Я видел много удивительно талантливых виртуозов в любом эстрадном жанре, например танцоров, которые могли выделывать ногами самые невероятные па: один лентой закручивал правую ногу вокруг левой, другой танцевал только ногами, при совершенно неподвижном корпусе, третий, наоборот, сгибал корпус под любыми углами и умудрялся при этом танцевать, не теряя равновесия. Я видел многое, не видел только одного – двух одинаковых номеров.
Но если бы мои впечатления ограничились только этим, то я мог бы считать, что не произошло ничего особенного. Да, я восхищался, я удивлялся, я приглядывался и старался разгадать секреты их мастерства, – однако во всем этом не было для меня откровения.
Но однажды я услышал и увидел джаз. Своеобразие этого зрелища, своеобразие его музыкальной формы произвело на меня огромное впечатление. Больше того, мне вдруг стало понятно, вдруг ясно осозналось то, что я искал все эти годы, к чему интуитивно подходил, к чему подошел совсем близко.
В тот момент я не делал никаких выводов, не принимал никаких решений, но что-то важное само собой определилось во мне. Глядя на свободную манеру поведения музыкантов, на их умение выделиться на миг из общей массы оркестра, предстать индивидуальностью, я подумал: вот что мне нужно сегодня. И, наверно, нужно было всегда. Музыка, соединенная с театром, но не заключенная в раз и навсегда найденные формы. Свободная манера музицирования, когда каждый участник в границах целого может дать волю своей фантазии. В заученных словах, чувствах, мизансценах мне всегда было тесно. Именно в таком вот джазе, если, конечно, его трансформировать, сделать пригодным для нашей эстрады, могли бы слиться обе мои страсти – к театру и к музыке. Только бы удалось найти музыкантов, способных играть роли, согласных быть связанными между собой не только партитурой музыкального произведения, но и какими-то человеческими отношениями, сюжетом.

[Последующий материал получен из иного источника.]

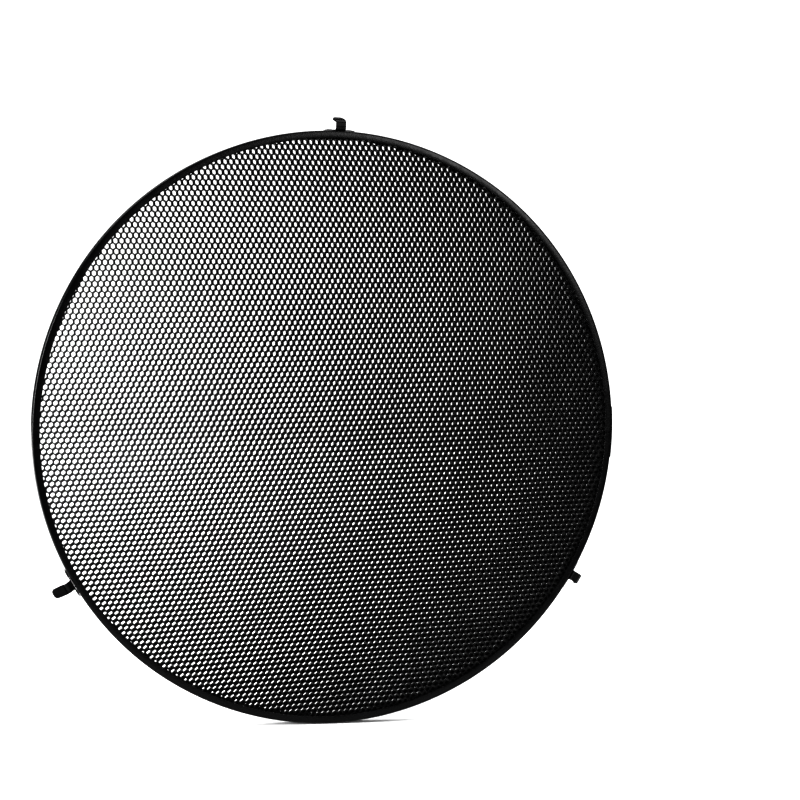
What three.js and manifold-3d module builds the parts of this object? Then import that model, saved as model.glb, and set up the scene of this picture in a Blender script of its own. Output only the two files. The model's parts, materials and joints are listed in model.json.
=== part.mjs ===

Ведь что-то подобное я уже пробовал делать в своем «хоре», когда выступал дирижером с отлетающими манжетами, и некоторых других номерах, и я чувствовал, что форма эта очень гибкая и податливая, что тут можно многое придумать и пробовать, во всяком случае, может получиться интересно и оригинально.
Вот ведь как бывает. Еще до поездки в Европу я слышал два, и очень неплохих, джазовых оркестра. В начале 20-х годов к нам приезжали маленький диксиленд-оркестр Фрэнка Уитерса и оркестр Сэма Вудинга с негритянской труппой «Шоколадные ребята».
Я помнил, какое странное впечатление произвели тогда эти оркестры на многих, даже на любителей музыки – это было необычно и поэтому трудно понимаемо. Некоторые даже просто недоумевали, как это можно каждый вечер импровизировать на одну и ту же мелодию, заново создавать инструментовку.
Меня импровизация не удивляла, я был знаком с ней еще в ранней юности – так играли в моей родной Одессе и по-соседству, в Молдавии. Меня поражала не форма, а совершенство формы. Негры добивались здесь большого мастерства.
Но почему же тогда джаз не поразил меня так своей родственностью, почему тогда я не подумал, что это именно то, что мне нужно? Наверно, во мне самом что-то еще не созрело окончательно.